Eagle County’s dramatic increase in the residential vacancy rate isn’t unique. It’s a trend that is being felt across all resort towns.
Aspen’s vacancy rate doubled between September 2002 and this year, from 9.7 percent to 18.1, a state survey shows.
Eagle County’s vacancy rate shot up from 1.2 percent in September 2002 to 17.1 percent. In Glenwood Springs the vacancy rate increased from 10.1 percent to 12.5 percent during the same period while in Lake County, which serves as a bedroom community for both Summit and Eagle counties, the vacancy rate increased from 14.2 percent to a whopping 32.8 percent. Summit County’s rate increased just a bit, from 5.3 percent to 7.3.

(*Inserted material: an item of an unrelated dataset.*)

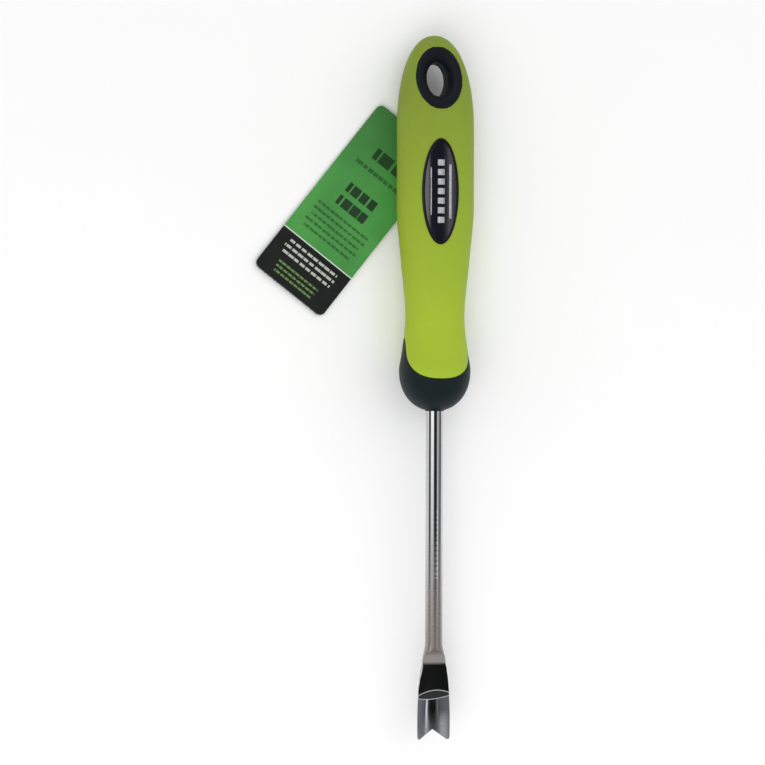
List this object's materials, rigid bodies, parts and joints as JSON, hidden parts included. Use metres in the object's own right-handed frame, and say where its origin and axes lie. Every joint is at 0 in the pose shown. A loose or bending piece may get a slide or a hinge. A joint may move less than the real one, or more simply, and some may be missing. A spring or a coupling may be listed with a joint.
{
  "type": "hand weeder",
  "caption": "Hand weeder with a forked, dished blade on a round bar, a soft two-colour grip with a hang hole and an oval badge, and a card swing tag.",
  "frame": {"origin": "middle of the hang hole, at mid-thickness of the head", "axes": "+Z out of the handle's front face, +Y along the tool towards the top of the handle, +X to the right; the tool lies on its back"},
  "size_m": [0.1007, 0.3294, 0.0332],
  "materials": {
    "steel": "mirror polished stainless",
    "core": "as moulded",
    "lime_grip": "soft matte",
    "dark_grip": "soft satin",
    "badge_black": "gloss",
    "foil": "silver foil",
    "card": "coated card"
  },
  "bodies": {
    "tool": {"forged_bar": "steel", "handle_core": "core", "grip_sleeve": "lime_grip", "end_bolster": "dark_grip", "hang_eyelet": "dark_grip", "badge_bezel": "dark_grip", "badge_plate": "badge_black", "badge_foil": "foil"},
    "tag": {"tag_card": "card"}
  },
  "joints": [
    {"name": "tag_swing", "type": "hinge", "parent": "tool", "child": "tag", "pos_m": [-0.0118, -0.0269, -0.01395], "axis": [0, 0, 1], "range_deg": [-30, 82]}
  ]
}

Across the state, vacancy rates have declined a smidgeon, from 11.6 percent to 11.1 percent.
One developer of affordable housing, Michael Coughlin, developing Vail’s 142 unit Middle Creek, said the statistics in the state report may distort what’s actually occurring in the residential housing market.
“Conclusions are only as good as the data,” he said. “If the data is bad, so are the conclusions.”
Coughlin reviewed some of the vacancy data and said some of it comes from projects such as Vail’s Timber Ridge, which is being refurbished because of a mold infestation.
Coughlin said the report indicates that rents actually increased at the same time vacancies increases -an unlikely scenario he said..
He suggested that Eagle County’s vacancy rate may be closer to 12 percent instead of the 17 percent.
The average rent statewide is $776. To afford this monthly rent, a household needs to have $31,000 of yearly income, or an hourly wage of $14.90.
–Statistics based on the Colorado Division of Housing’s Multifamily Rental and Vacancy Survey for September 2003.